I married my double. A chick that wanted the best toothpaste and a better body. We hold hands when we shop. We have dreams of renewing our vows so we can have a bigger wedding ceremony. We go to bed at night, watching TV. We live for the weekend so we can shop. We look down on the begging homeless, because they're not like us.

Who am I? I'm a Levis man. A Deere guy. a St Louis Cardinal fan. And a former Oldsmobile man, they don't make them anymore. I am the products I buy. A living billboard. I walk around wearing a Coke It's The Real Thing T shirt. I would not survive in Europe, would I? They would laugh at me, shun me. "There goes another American guy, who has no real clue as to who he is". Well...I could get my identity back I suppose.

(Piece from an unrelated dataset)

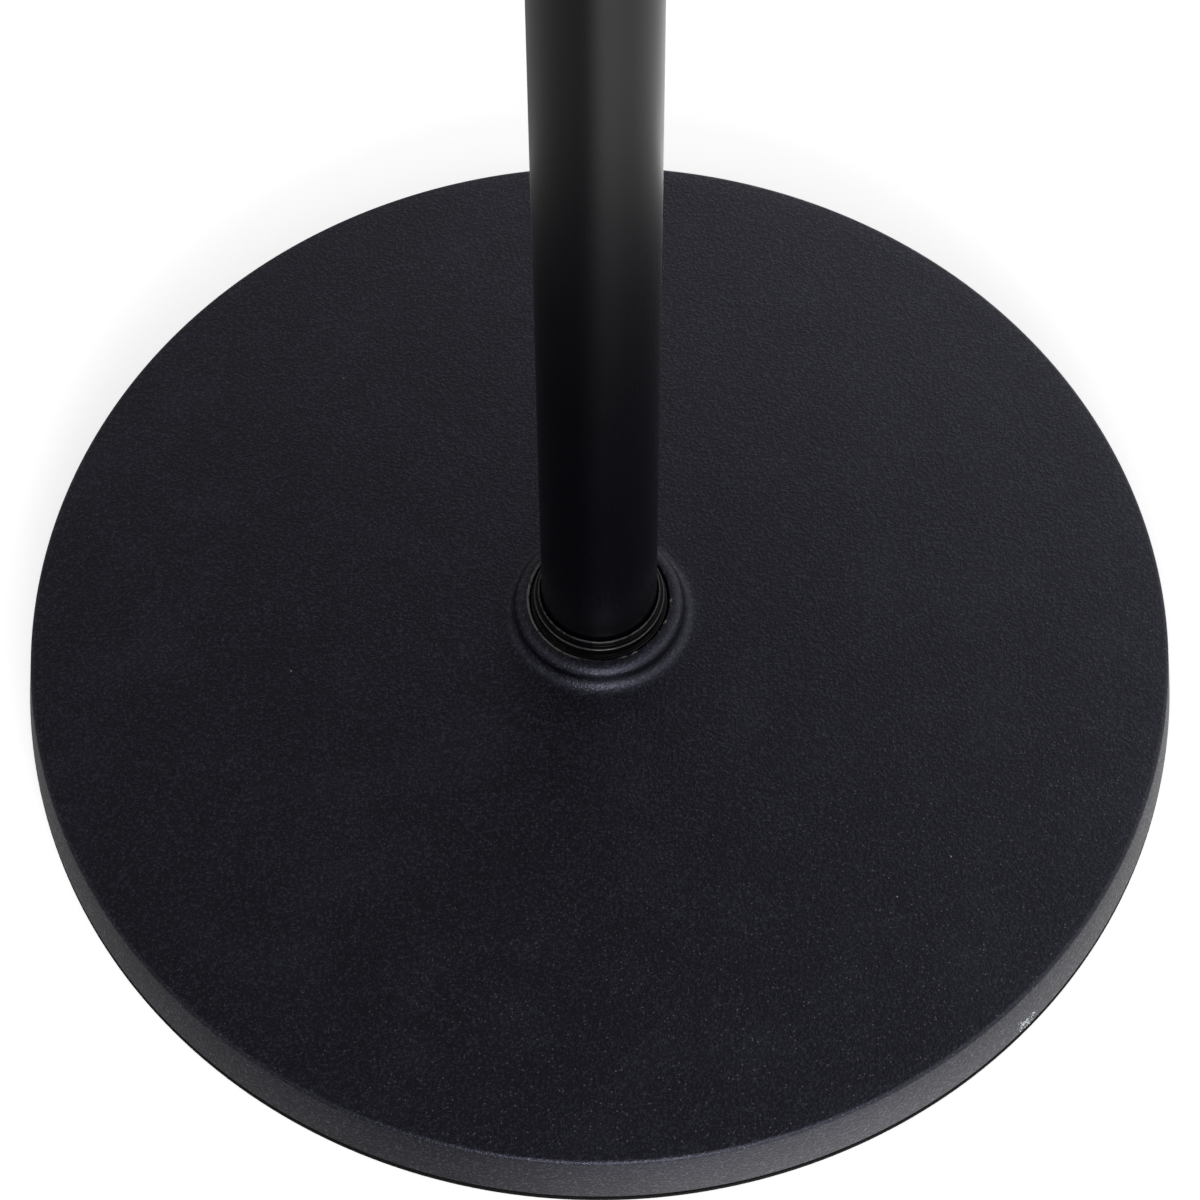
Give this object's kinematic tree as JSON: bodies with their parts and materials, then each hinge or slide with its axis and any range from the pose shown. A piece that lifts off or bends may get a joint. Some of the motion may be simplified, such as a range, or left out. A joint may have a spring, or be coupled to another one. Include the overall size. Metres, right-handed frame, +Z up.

What if I Left my wife. Quit work, and lived out my days on the streets? That is the true test of manhood and identity keeping. I have never heard a homeless guy being a Ford or a Chevy man. But, in my wife's eye, I would have the identity as a bum. A loafer. In my own eye, I would know exactly who I am. Living outside I would have no outside influences trying to identify me. I would be a survivor. To me that has a better ring to it, than say, being a Chevy man.

It's always easier to let others dictate who you are. It's easy for oneself to say I'm a Chevy man, or I'm a farmer. Not one who simply drives a Chevy or farms for a living. It is always easy to fit in with the mob, than create something new. For that, I'll always be a Levi's man.